Under the proper standards, substantial evidence in the record supports the implausibility finding. For example, the IJ recited country conditions reports that both Chinese authorities and North Korean agents operating "clandestinely" in China surveil for North Koreans escaping into China. The record further recounts that the Chinese government refuses to acknowledge refugee status for North Koreans fleeing into China and that "numerous credible reports of harassment, detention, and abuse of North Korean asylum-seekers, and of arrest and detention of some Chinese citizens who provided food, shelter, transportation, and other assistance to North Korean asylum-seekers." This evidence justifies the IJ's application of her own common sense in reaching the implausibility finding. The IJ also asked follow-up questions and Jin had the chance to address what the IJ found "odd" about Jin's story, but Jin's explanations did "not resolve the . . . implausibility concerns." Cf. id. ("Just as a witness's explanation might clarify an issue, . . . his or her failure to provide a persuasive explanation or challenge an assumption can serve as the basis of an implausibility finding.").

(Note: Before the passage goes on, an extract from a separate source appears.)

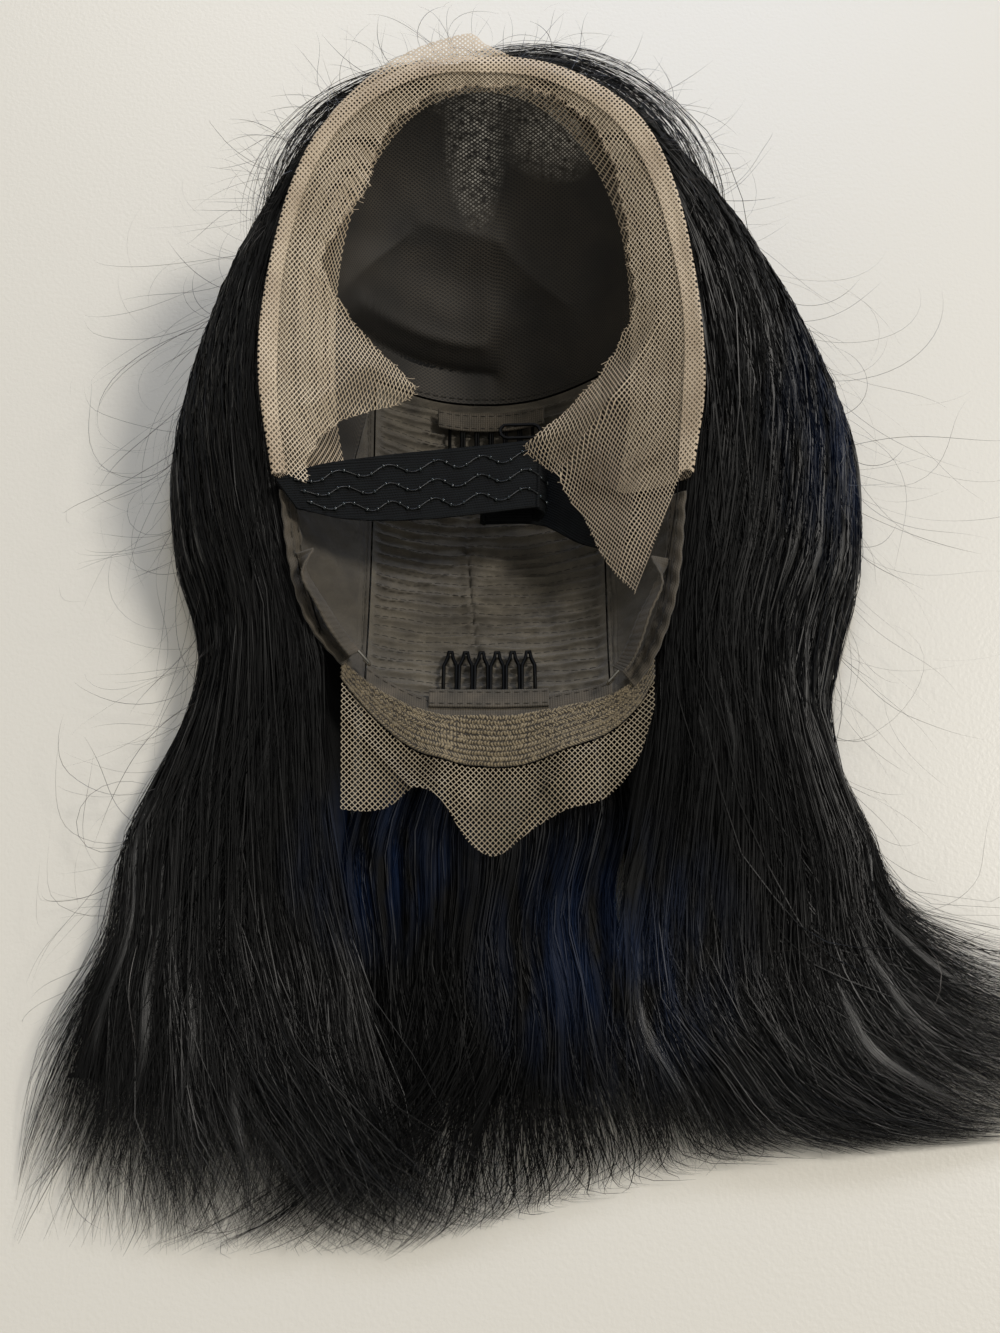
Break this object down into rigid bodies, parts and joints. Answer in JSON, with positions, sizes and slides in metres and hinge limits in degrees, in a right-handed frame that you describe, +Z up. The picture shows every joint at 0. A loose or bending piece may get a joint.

In sum, I would not disturb the IJ's implausibility finding about Jin's account with the pastor and, in turn, deny petition. Paired with the untouched implausibility finding about the passport's timing, this finding offers reason enough to leave intact the adverse credibility determination and deny the petition. Indeed, if her story- which undergirds Jin's claim of past persecution-is not believed, the entire basis of her asylum claim falls apart. Given our caselaw's instruction that "only the most extraordinary circumstances will justify overturning an adverse credibility determination," Iman, 972 F.3d at 1064 (quoting Jin, 748 F.3d at 964), I would respect the IJ's findings, which dispose of Jin's claims.
Pursuant to Ninth Circuit General Order 3.2.h, Chief Judge Murguia was drawn by lot to replace Judge Kleinfeld. Chief Judge Murguia has reviewed the record and briefs in this case and listened to the oral argument before the prior panel.